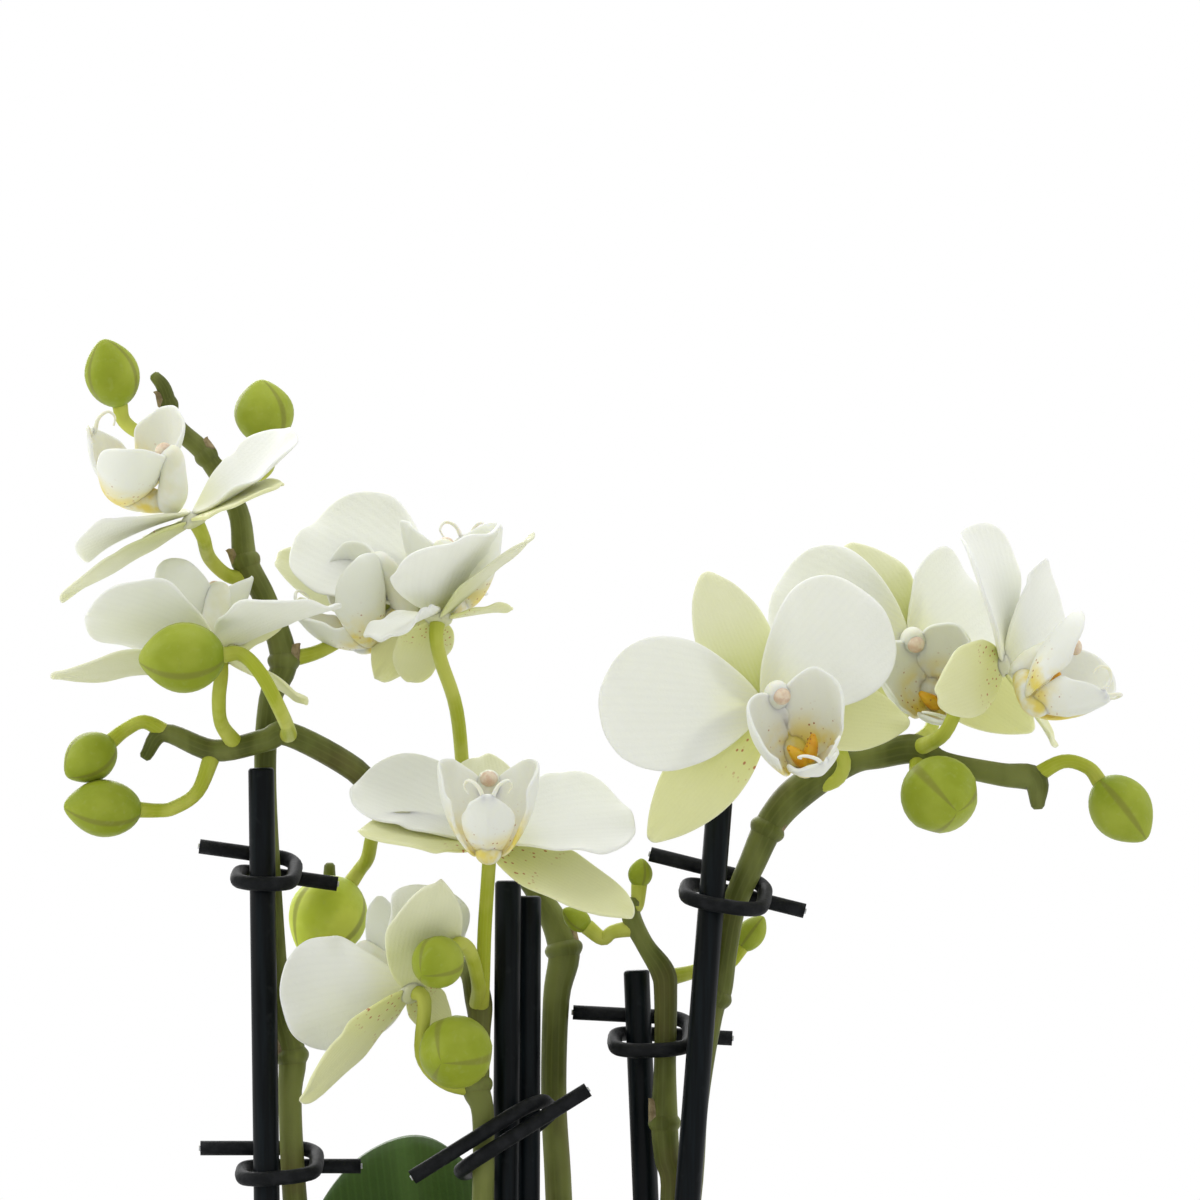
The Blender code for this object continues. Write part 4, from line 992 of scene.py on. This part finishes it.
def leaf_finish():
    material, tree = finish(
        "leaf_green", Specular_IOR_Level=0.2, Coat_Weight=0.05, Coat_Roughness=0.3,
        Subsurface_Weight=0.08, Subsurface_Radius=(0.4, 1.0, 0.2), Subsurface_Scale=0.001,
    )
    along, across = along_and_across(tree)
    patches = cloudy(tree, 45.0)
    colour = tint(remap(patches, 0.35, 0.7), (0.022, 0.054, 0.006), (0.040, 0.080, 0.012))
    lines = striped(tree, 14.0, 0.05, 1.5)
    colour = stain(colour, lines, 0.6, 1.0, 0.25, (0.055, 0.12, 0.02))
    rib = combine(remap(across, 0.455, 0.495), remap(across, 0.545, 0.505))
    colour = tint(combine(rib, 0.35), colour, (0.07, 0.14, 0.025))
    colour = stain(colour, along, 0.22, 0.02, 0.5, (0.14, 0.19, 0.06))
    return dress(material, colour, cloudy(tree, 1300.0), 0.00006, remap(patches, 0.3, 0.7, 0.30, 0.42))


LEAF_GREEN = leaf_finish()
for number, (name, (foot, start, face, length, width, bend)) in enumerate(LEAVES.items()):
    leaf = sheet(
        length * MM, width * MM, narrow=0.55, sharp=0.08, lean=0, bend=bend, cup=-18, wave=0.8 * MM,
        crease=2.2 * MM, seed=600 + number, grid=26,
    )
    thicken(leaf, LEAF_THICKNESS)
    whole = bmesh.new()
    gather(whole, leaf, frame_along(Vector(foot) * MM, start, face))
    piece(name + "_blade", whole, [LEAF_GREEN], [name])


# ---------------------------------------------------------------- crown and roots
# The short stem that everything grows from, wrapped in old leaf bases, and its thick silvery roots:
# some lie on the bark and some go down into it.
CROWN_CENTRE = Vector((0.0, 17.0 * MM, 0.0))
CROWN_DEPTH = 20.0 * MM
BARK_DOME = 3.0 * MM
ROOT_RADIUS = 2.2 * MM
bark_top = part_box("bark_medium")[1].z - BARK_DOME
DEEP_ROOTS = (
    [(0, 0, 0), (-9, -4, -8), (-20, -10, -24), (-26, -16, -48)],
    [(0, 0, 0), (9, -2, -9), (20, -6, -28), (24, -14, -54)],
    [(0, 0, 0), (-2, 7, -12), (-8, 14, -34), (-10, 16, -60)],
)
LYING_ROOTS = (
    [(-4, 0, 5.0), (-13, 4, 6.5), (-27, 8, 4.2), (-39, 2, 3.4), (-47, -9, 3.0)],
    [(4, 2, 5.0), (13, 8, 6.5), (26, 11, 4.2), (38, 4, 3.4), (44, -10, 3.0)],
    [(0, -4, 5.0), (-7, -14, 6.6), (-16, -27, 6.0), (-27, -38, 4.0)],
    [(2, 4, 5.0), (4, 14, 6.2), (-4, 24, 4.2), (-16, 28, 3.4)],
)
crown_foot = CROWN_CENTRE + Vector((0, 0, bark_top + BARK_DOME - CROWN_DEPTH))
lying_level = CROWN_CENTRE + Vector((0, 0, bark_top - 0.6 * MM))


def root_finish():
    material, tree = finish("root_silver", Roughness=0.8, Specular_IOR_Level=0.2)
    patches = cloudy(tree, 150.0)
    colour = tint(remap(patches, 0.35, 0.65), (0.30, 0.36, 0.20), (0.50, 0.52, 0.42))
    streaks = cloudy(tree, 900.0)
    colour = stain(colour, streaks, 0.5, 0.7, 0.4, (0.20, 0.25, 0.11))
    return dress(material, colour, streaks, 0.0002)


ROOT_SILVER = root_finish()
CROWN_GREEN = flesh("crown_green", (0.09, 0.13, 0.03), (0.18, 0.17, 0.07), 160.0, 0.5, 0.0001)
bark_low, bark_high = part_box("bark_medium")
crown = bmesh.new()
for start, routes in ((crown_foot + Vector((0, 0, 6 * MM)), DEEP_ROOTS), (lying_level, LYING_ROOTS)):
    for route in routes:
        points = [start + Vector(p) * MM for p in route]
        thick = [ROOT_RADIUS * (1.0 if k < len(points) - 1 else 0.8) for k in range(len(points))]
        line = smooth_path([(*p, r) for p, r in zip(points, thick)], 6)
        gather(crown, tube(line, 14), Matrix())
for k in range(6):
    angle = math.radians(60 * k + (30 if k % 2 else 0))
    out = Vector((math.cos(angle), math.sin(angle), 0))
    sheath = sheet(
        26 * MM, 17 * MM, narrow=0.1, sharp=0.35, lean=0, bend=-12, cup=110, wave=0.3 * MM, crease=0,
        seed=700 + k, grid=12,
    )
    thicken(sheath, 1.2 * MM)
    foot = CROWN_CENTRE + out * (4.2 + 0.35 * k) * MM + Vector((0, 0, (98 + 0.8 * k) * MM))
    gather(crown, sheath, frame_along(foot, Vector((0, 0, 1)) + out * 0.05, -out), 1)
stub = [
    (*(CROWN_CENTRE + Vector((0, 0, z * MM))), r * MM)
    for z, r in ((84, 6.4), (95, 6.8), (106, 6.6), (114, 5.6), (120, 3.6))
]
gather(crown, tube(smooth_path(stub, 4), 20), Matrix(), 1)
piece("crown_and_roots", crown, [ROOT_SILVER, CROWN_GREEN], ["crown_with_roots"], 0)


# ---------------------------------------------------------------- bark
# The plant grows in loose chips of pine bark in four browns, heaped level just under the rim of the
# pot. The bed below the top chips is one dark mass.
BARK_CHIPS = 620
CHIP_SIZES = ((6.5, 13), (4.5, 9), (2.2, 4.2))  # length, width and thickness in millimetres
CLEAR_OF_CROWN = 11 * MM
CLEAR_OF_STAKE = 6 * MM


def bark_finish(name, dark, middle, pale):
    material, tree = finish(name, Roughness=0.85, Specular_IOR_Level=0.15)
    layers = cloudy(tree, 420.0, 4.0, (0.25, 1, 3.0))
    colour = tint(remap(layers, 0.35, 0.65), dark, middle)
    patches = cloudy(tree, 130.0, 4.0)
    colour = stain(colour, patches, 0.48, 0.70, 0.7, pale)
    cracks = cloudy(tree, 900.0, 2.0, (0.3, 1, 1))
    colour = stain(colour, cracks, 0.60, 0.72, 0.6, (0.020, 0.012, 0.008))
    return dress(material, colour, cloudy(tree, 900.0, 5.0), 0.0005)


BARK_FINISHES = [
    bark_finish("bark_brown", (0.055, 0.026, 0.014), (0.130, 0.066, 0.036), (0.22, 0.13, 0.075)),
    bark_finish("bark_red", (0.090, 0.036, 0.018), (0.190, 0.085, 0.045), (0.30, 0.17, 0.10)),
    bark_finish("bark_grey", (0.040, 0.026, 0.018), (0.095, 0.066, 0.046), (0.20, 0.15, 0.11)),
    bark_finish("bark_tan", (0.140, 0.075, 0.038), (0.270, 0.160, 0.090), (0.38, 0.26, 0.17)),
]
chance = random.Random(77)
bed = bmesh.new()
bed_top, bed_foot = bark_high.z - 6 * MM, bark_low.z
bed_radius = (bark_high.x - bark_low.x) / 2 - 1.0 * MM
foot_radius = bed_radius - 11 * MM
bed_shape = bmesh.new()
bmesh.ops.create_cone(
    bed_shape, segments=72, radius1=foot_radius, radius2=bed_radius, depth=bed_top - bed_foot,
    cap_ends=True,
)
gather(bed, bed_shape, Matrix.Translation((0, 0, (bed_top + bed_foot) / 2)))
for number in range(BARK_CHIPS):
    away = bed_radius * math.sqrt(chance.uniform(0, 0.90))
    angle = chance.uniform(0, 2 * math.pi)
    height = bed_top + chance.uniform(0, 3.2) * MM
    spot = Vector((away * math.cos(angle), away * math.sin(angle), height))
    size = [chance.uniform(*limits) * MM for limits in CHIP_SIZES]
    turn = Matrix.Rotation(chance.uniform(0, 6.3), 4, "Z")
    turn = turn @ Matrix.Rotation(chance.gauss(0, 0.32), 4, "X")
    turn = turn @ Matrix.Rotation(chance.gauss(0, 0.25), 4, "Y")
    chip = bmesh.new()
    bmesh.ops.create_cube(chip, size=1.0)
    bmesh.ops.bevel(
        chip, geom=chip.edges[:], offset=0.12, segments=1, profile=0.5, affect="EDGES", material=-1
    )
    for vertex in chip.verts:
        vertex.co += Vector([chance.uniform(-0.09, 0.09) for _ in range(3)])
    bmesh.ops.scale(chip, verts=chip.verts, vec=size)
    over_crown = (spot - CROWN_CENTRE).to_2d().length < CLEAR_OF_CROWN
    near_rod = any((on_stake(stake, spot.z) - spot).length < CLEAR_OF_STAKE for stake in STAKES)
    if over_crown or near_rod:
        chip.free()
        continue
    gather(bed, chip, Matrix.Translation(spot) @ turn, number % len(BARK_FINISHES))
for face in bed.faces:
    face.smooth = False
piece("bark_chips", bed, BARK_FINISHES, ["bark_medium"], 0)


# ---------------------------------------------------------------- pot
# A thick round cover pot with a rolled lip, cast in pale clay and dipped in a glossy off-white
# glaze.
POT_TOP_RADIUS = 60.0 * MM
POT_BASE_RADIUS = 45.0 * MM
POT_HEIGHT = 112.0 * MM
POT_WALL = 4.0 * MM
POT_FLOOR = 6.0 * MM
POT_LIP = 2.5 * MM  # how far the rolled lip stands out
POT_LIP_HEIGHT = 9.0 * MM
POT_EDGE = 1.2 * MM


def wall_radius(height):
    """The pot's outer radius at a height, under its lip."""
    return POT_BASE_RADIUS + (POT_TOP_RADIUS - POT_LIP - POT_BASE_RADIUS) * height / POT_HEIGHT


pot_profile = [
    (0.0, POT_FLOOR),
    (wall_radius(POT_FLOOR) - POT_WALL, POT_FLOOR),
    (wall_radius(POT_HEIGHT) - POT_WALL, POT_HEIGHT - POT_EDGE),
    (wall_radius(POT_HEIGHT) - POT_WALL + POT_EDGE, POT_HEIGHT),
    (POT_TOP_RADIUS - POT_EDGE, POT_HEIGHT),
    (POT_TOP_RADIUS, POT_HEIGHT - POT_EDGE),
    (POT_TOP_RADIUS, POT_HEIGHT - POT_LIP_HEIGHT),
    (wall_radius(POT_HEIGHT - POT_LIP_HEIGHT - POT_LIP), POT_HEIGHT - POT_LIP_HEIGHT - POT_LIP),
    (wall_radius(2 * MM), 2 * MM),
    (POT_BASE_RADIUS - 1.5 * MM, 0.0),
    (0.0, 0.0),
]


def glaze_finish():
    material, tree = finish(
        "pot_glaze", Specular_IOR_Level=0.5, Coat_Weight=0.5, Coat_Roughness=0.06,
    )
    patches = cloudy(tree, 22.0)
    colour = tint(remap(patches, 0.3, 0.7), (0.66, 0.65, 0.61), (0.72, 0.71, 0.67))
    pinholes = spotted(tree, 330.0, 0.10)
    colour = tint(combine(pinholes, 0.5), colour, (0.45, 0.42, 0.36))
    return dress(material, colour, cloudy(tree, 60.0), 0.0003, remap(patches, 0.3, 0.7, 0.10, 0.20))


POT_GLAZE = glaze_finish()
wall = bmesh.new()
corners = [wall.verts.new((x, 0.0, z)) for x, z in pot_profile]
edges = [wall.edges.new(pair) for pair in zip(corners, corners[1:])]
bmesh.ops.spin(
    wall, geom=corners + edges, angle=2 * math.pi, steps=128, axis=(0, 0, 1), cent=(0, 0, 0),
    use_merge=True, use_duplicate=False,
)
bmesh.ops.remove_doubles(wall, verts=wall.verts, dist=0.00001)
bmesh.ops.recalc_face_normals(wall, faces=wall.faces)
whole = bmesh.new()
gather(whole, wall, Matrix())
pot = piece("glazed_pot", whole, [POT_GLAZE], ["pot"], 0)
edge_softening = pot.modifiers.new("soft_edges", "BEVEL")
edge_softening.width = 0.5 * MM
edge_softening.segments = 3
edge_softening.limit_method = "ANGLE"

▬▬▬▬▬▬▬▬▬▬

### [REQUIRED WORK]
Copy every line of the listing that contains the word "from".

### [PROBLEM SOLUTION]
The Blender code for this object continues. Write part 4, from line 992 of scene.py on. This part finishes it.
# The short stem that everything grows from, wrapped in old leaf bases, and its thick silvery roots:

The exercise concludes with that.